If, on the contrary, even with a stationary crystal a single-mode regime is realized (for example \(\alpha=1.1;\ \beta=5\cdot10^{-3}\)), then the number of generated photons will depend substantially on the velocity of the crystal motion.

In this case (13) for \(j=0\) gives

\[ \sum_{i=1}^{2j+1} N_i = N_1 = (\alpha-1)/D\tau\alpha(1+\chi^2/2), \tag{15} \]

whence it is seen that \(N_1\) changes by 50% in going from a stationary crystal to one moving with a velocity corresponding to \(\chi\approx 0\).

The model adopted in this paper of a moving medium with fixed mirrors at its end faces was chosen by us to simplify the mathematical calculations.
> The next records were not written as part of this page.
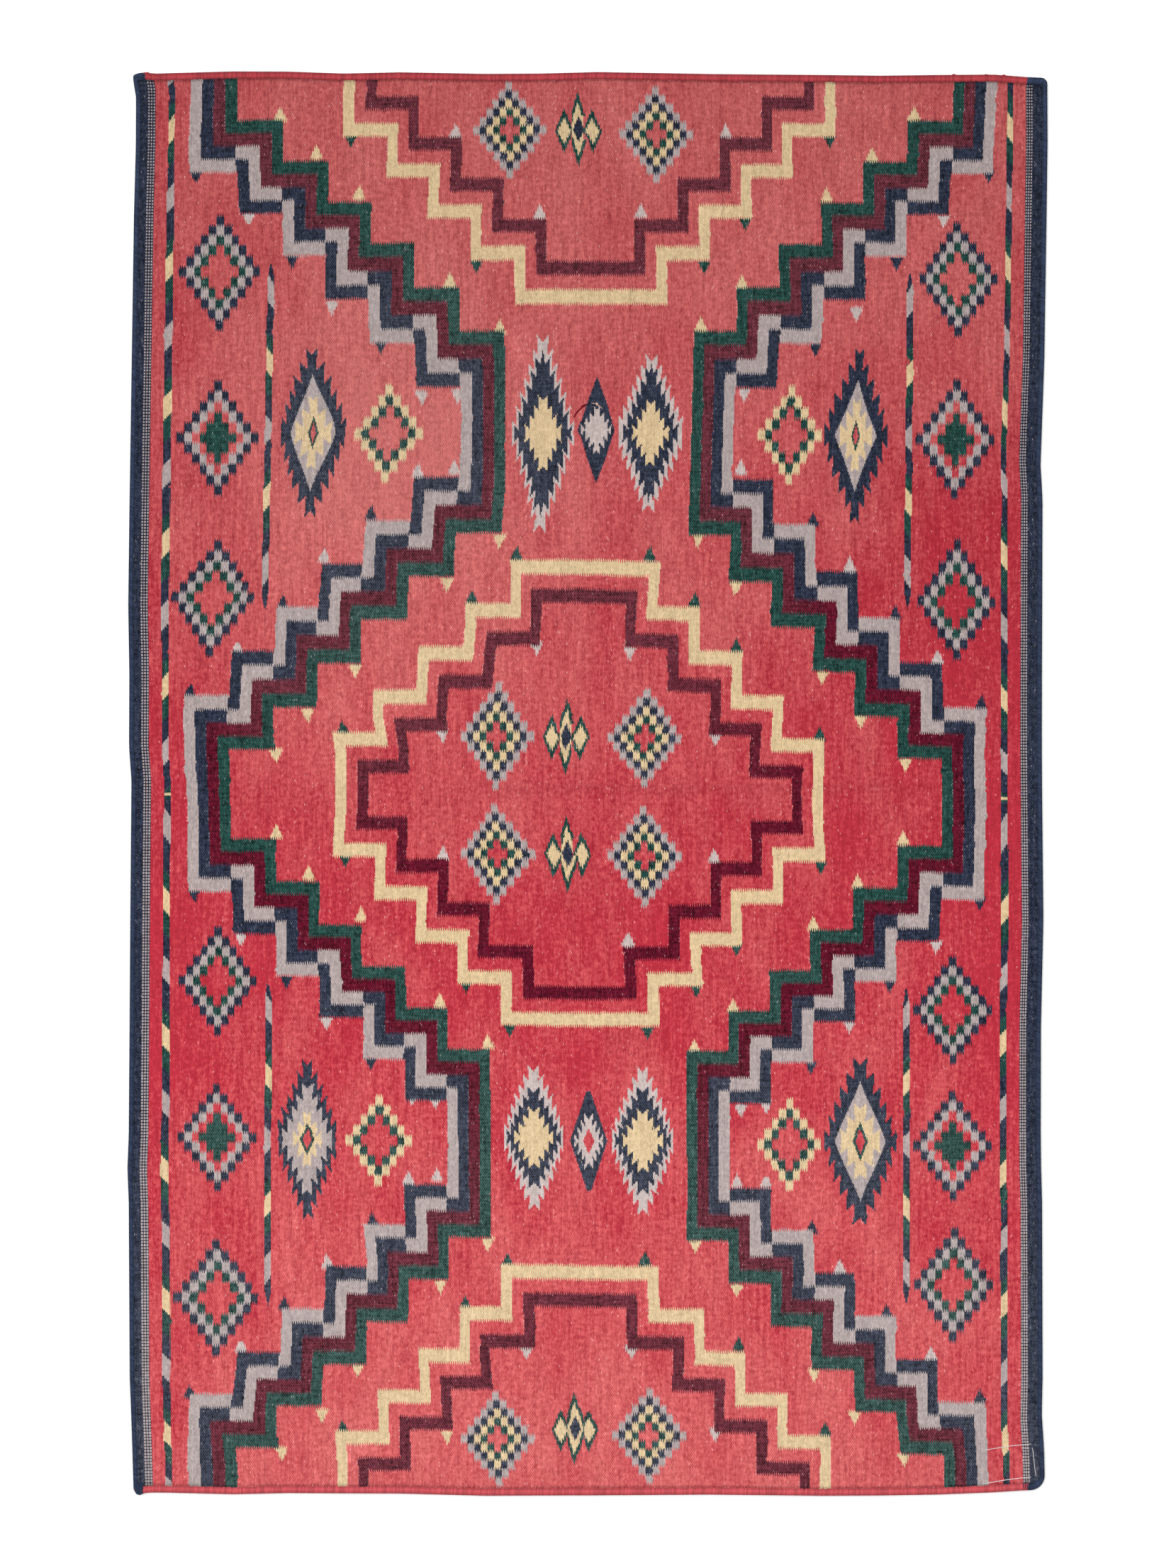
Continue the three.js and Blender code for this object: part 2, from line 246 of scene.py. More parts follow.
def charted(x, y):
    """The place in the chart, across and along, of points of the real cloth."""
    lines = [(-HALF_WIDTH, lay(-HALF_WIDTH, y)[0]), (LEFT_BARBER, lay(LEFT_BARBER, y)[0])]
    for number, line in enumerate(CHARTED_LINES, start=1):
        lines.append((line, line + column(DRIFT, y, number)))
    lines += [(RIGHT_BARBER, lay(RIGHT_BARBER, y)[0]), (HALF_WIDTH, lay(HALF_WIDTH, y)[0])]
    across = np.full(np.shape(x), lines[0][0]) + (x - lines[0][1])
    for (chart_a, real_a), (chart_b, real_b) in zip(lines, lines[1:]):
        between = chart_a + (x - real_a) * (chart_b - chart_a) / (real_b - real_a)
        across = np.where(x >= real_a, between, across)
    left, middle, right = (column(RISE, y, number) for number in (1, 2, 3))
    part = np.clip(x / HALF_WIDTH, -1, 1)
    rise = middle + np.maximum(-part, 0) * (left - middle) + np.maximum(part, 0) * (right - middle)
    return across, y - rise


# ---- The small woven figures -----------------------------------------------------------------

RED, NAVY, GREY, GREEN, MAROON, YELLOW, PALE = range(7)
YARN_NAMES = ("deep_red", "navy", "grey", "green", "maroon", "yellow", "pale_grey")
NONE = RED
UP, DOWN = 1, -1
COLUMN_PAIR = 2.9
FINE = 0.05
MOST_LAYERS = 5
COVERS_NOTHING = (9.0, 9.0, 9.0)
FAR_FROM_FIGURES = 99.0
# How far beyond a figure its faces reach, across and along, and how far below an arrow's foot.
FACE_MARGIN, ARROW_FOOT = (5, 6), -7


class Figure:
    """One kind of small figure. It is made of up to five shapes, each drawn over the last.

    A shape covers the points where its weights times (distance across in whole steps, distance
    along, what is left of the step) come to less than 1. Its steps start where its own phase
    says, and nothing shows further across than limit. How much the cloth's own small teeth show
    is comb, and spread moves the places across, as (real ones, drawn ones).
    """

    def __init__(self, width, height, step, offset, row, layers, lower=1.0):
        self.width, self.height = width, height
        self.step, self.offset, self.row = step, offset, row
        self.layers, self.lower = layers, lower
        self.lean, self.comb, self.limit = 0.0, 1.0, 999.0
        self.phases = [0.0] * len(layers)
        self.spread = None


def checked(check_width, check_height, rings):
    """A diamond of checks in rings of one colour each: rings is {ring number: yarn}."""
    layers = []
    for ring in sorted(rings):
        width, height = (ring + 0.5) * check_width, (ring + 0.5) * check_height
        layers.insert(0, (rings[ring], (1 / width, 1 / height, 0)))
    return Figure(width, height, check_width, check_width / 2, check_height, layers)


def small_figure(width, height, layers, lower=1.0):
    """A figure with straight sides, woven in the finest steps."""
    return Figure(width, height, COLUMN_PAIR / 2, 0, FINE, layers, lower)


def plain_diamond(half_width, half_height):
    """A diamond with straight sides, woven in small steps."""
    return (1 / (half_width + COLUMN_PAIR / 2), 1 / half_height, 0)


class Saw:
    """A diamond whose sides are upright teeth.

    The middle one ends at tip, each further one falls short of the last by fall, and each one's
    outer side stands tooth higher than its inner side. The teeth of an inner saw stand shift
    further out than the outline's.
    """

    def __init__(self, tip, fall, tooth, shift=0.0):
        self.tip, self.fall, self.tooth, self.shift = tip, fall, tooth, shift
        self.half_way = tip - (fall + tooth) / 2

    def weights(self, step):
        height = self.tip - self.tooth
        return (self.fall / (step * height), 1 / height, -self.tooth / (step * height))


LEAN = 0.06
MARGIN, LITTLE_COMB = 3, 0.35


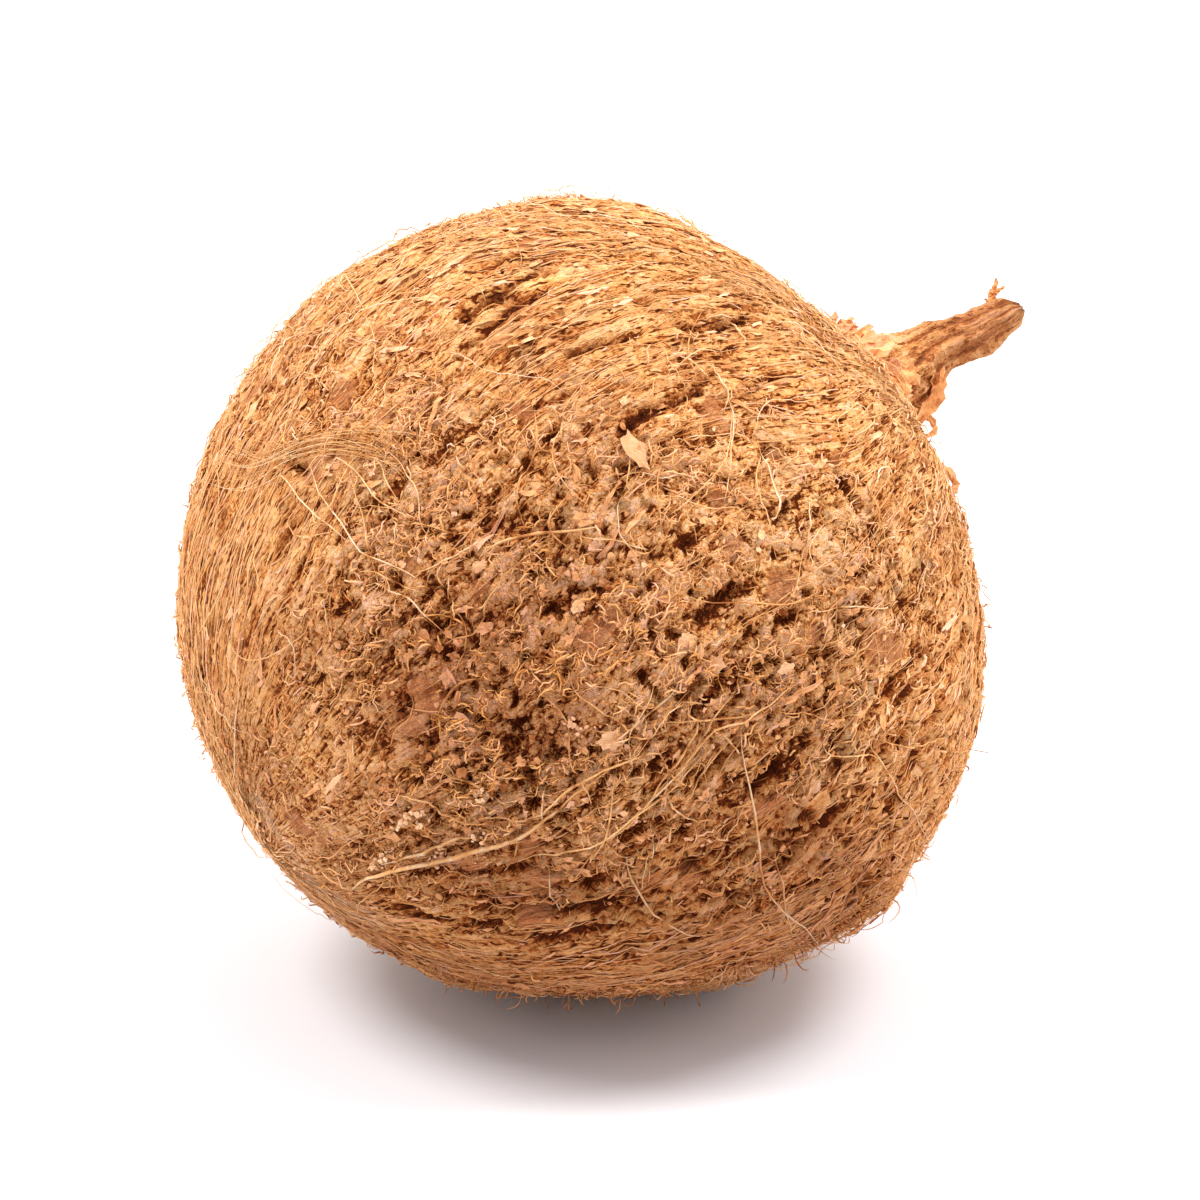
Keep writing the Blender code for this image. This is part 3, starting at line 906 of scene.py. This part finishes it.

Consideration of a resonator model with external mirrors, where the distance between the crystal end faces and the resonator mirrors was assumed small compared with the length of the crystal, gives results differing from those set forth only in that in the numerator of the expression for \(\alpha\), instead of the resonator length \(L\), there stands the crystal length \(l\).

The treatment carried out applies to active centers with a homogeneously broadened luminescence line.

The results obtained require experimental verification. The paper that has recently appeared\(^3\), because of its brevity, does not allow us to make any comparisons.

The authors express their gratitude to Academician I. V. Obreimov for his attention to this work.

Note added in proof. Recently we have obtained experimental evidence of the phenomenon of narrowing of the spectrum of induced radiation when a crystal moves inside a resonator.

Institute of High-Pressure Physics
Academy of Sciences of the USSR

Received
28 X 1964

REFERENCES

\(^1\) C. L. Tang, H. Statz, G. de Mars, J. Appl. Phys., 34, 2289 (1963).
\(^2\) B. L. Livshits, V. N. Tsikunov, Dokl. Akad. Nauk SSSR, 162, No. 2 (1965).
\(^3\) J. Free, A. Korpel, Proc. IEEE, 52, No. 1, 90 (1964).